# Wedding Attire



## nkmaurer (Jan 22, 2008)

I have a very random question about my own wedding....

I am trying to decide what I want all the guys to wear and could use some advice from the wedding photographers. I live absolutely nowhere near a beach  but, my theme is just a bright colored party pretty much. It is an August wedding and the girls are wearing watermelon, turquoise and lime. Anyone have any weding party group pics of guys in tan or brown tuxes? I will probably end up with the usual boring black and silver vests. Just seeing if anyone could post some pics from summer weddings where the guys didn't wear black.
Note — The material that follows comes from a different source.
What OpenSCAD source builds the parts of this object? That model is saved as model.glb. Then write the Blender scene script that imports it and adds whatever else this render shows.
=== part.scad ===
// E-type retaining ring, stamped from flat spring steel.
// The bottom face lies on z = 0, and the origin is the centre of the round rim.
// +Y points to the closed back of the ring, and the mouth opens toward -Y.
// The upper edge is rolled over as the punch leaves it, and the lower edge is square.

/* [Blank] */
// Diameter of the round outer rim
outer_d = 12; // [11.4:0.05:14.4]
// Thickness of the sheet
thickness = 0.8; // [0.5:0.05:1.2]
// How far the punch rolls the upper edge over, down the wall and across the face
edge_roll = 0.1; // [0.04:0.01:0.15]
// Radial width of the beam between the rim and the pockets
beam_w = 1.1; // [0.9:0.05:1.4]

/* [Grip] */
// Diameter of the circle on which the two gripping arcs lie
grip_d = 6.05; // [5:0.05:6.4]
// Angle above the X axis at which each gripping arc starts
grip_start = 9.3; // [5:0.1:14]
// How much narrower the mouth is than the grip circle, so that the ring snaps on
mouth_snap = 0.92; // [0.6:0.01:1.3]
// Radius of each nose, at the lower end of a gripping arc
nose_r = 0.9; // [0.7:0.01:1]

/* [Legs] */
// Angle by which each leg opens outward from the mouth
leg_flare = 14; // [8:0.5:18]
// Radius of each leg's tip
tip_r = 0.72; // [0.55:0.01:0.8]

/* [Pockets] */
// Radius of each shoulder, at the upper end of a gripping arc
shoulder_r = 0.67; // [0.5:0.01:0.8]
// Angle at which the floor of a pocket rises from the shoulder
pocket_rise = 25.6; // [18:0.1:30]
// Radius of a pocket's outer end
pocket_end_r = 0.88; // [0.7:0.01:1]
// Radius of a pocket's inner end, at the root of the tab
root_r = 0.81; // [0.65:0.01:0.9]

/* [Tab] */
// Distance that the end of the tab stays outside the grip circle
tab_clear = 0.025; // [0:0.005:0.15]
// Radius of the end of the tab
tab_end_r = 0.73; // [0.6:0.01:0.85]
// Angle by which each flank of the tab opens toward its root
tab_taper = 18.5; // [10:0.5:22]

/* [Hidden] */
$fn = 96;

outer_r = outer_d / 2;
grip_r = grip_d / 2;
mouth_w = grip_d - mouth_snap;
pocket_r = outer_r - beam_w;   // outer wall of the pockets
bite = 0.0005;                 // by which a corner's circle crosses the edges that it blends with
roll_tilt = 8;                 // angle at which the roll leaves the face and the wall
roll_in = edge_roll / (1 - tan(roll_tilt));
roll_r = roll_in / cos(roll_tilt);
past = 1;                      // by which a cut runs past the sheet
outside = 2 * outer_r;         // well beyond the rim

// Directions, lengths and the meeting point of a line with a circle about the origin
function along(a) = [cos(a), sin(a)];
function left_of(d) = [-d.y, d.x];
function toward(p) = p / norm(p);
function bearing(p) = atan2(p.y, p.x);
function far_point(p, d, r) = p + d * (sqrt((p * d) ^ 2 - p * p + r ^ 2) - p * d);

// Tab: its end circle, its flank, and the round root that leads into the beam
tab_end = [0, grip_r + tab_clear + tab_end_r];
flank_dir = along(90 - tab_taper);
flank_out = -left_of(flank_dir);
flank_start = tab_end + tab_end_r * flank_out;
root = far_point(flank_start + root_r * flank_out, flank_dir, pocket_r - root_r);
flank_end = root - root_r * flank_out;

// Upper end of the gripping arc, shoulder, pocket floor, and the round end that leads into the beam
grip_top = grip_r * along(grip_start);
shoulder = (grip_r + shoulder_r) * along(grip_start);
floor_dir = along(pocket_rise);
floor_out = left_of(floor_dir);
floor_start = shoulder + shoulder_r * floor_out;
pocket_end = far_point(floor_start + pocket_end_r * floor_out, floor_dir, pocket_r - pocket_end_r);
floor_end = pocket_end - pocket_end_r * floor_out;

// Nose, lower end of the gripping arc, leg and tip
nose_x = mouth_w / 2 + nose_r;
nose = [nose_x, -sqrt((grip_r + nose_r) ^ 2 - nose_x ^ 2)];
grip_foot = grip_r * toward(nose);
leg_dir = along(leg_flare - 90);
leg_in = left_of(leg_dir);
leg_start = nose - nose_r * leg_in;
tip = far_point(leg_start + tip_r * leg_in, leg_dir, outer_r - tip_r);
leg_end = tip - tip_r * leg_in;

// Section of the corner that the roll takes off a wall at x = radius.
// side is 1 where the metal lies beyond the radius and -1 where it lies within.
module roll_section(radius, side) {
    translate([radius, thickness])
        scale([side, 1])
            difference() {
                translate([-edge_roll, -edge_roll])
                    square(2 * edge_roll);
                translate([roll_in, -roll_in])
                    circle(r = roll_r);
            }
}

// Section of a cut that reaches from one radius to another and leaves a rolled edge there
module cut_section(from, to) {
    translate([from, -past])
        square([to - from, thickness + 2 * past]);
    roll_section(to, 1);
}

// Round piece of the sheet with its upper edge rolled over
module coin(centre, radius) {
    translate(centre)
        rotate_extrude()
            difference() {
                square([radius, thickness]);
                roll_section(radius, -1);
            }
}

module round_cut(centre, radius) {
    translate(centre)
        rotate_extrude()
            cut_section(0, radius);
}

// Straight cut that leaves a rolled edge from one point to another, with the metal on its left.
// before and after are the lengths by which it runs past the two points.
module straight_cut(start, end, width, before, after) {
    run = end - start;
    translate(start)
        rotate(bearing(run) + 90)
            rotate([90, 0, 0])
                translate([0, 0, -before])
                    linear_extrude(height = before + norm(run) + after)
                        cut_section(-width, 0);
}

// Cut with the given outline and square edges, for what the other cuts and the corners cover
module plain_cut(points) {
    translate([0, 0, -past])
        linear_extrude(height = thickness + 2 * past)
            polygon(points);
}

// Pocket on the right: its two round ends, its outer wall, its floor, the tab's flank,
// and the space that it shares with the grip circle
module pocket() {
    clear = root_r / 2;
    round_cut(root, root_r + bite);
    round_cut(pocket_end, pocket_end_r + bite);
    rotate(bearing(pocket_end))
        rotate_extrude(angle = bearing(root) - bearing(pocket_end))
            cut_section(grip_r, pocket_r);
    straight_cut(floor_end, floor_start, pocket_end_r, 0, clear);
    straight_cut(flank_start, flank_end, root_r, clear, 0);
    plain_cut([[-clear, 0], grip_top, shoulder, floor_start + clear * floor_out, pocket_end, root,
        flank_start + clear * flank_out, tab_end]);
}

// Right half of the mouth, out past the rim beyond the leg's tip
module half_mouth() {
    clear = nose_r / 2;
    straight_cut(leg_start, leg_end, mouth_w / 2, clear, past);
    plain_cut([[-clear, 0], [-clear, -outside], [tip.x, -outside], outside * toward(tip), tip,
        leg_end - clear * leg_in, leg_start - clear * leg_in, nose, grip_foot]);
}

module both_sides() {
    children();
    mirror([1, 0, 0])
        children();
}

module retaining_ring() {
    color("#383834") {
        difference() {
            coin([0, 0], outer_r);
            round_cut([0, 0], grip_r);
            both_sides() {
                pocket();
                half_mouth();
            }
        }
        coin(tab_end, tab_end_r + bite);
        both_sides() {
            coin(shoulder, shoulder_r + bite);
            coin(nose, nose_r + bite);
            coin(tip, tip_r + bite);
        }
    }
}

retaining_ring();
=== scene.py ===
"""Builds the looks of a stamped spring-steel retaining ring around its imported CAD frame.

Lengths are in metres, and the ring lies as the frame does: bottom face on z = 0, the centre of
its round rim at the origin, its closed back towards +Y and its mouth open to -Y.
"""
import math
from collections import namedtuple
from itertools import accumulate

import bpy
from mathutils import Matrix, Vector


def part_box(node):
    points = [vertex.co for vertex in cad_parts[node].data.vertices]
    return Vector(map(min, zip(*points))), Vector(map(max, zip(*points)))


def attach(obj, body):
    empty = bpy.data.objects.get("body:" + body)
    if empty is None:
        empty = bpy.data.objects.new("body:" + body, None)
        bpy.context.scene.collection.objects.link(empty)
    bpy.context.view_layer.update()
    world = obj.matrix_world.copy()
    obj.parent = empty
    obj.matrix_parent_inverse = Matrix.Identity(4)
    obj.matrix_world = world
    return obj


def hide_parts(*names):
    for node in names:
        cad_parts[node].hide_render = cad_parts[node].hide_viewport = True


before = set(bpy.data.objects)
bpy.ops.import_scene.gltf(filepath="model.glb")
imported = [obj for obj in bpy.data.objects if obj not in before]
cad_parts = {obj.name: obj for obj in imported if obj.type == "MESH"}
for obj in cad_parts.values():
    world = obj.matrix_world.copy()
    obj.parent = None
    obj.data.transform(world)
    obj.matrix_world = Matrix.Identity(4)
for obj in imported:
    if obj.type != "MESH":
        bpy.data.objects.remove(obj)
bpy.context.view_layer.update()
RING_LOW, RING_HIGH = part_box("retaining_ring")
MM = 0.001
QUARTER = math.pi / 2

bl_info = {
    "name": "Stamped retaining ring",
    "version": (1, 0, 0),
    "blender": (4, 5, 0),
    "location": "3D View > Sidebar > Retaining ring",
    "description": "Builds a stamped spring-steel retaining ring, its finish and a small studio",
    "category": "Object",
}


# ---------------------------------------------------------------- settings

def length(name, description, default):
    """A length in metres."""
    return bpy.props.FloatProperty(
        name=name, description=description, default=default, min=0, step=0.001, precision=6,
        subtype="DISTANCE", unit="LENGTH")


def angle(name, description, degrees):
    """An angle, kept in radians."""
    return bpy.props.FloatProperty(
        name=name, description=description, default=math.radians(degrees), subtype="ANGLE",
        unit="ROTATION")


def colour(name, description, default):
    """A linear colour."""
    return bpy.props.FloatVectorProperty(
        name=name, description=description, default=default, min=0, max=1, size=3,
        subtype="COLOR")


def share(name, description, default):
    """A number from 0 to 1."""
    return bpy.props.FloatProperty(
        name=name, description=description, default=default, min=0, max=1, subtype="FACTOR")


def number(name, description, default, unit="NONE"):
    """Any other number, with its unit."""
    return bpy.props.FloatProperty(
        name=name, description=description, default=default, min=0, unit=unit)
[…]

Thanks for the help! Sorry for the randomness!!


----------



## Big Mike (Jan 23, 2008)

Check out some rental shops...many of them have several colors of vests & ties etc.  It might be neat if each groomsmen was wearing the matching color to their corresponding bridesmaid.  You could even have vests and ties made to match, but that would be more expensive.


----------



## Christie Photo (Jan 23, 2008)

Here's one I did last summer.  I think the colors were OK, but seems the fabric didn't lie nicely.

-Pete


----------



## Fally (Jan 23, 2008)

I figured that I would make my first post on the forums about something I know about! 
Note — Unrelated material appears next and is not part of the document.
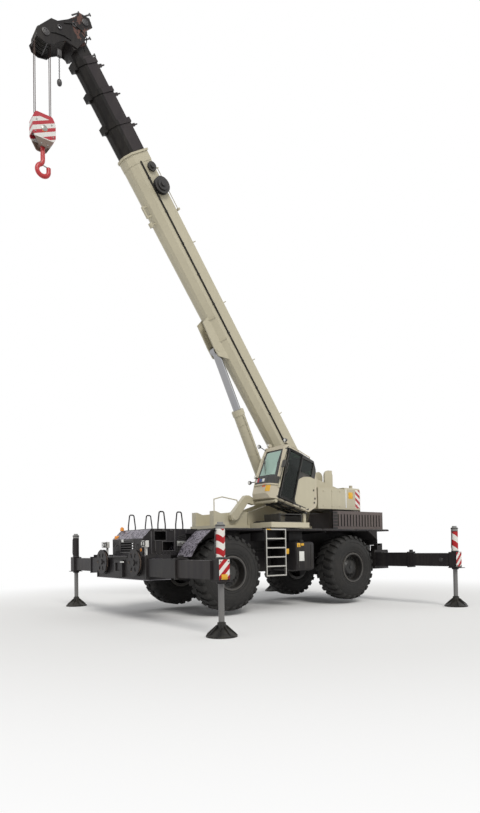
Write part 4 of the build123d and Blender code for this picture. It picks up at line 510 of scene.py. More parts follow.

I used to work at a men's clothing store (mainly suits) for 5 years before my current employment and in the last 18 months we worked a lot with groomsmen as we made the plunge into tuxedo rentals.

I believe it is the principles of balance when painting that also works in this case to prove a point, but generally you should promote balance in the party.  Naturally, black is always going to be preferred because when you start to stray into the earth tones, it will make the "matching" process increasingly difficult.  The old addage is "everthing goes with black".

If you do go with black, then you're able to hide the matching vest color under the jacket for most of the day.  But there will be a nice subtle balance in the pictures when the groomsmen are standing beside the bridesmaids.

Remember, the men are secondary to the women on this day, so they shouldn't stand out.  The compliment of color on their vests is about as outlandish as you'd want to get.


----------



## Jarrod Hershel (Oct 12, 2009)

A knee length dress or skirt would be best. Wear it with sandles or heels. You could bring a cardigan or light jacket with in case you get cold at night. Big floral patterns are nice and you wouldn't have to worry about matching the bridesmaids. If you prefer pants, wear a light colored suit. Go light on jewelry and make up.


----------



## richardquillan (Nov 25, 2009)

W2hat ever dress it may be it should be good fabric and lite colored.
You can imagine too for sure it will be pretty nice one..
Hope you shall try this..


----------



## Fuller Photography (Nov 25, 2009)

Have you thought about a cream or lighter coloured suit? I'm shooting a winter wedding this weekend and the groom is in cream. I can send a pic over next week if interested...


----------



## Big Mike (Nov 25, 2009)

> 01-22-2008, 06:04 PM


I'm guessing their wedding has come and gone.


----------



## Nikkor (Dec 10, 2009)

Just for anybody that has this same question, I love photographing the thing or things that make the wedding unique. For instance, all the men in the wedding party wore red Converse sneakers. That made some awesome pictures! Or they all had their sunglasses on, do something that's going to keep your formal but is going to add a splash of humor and fun to your day. You're going to make the photographer's job so much easier!


----------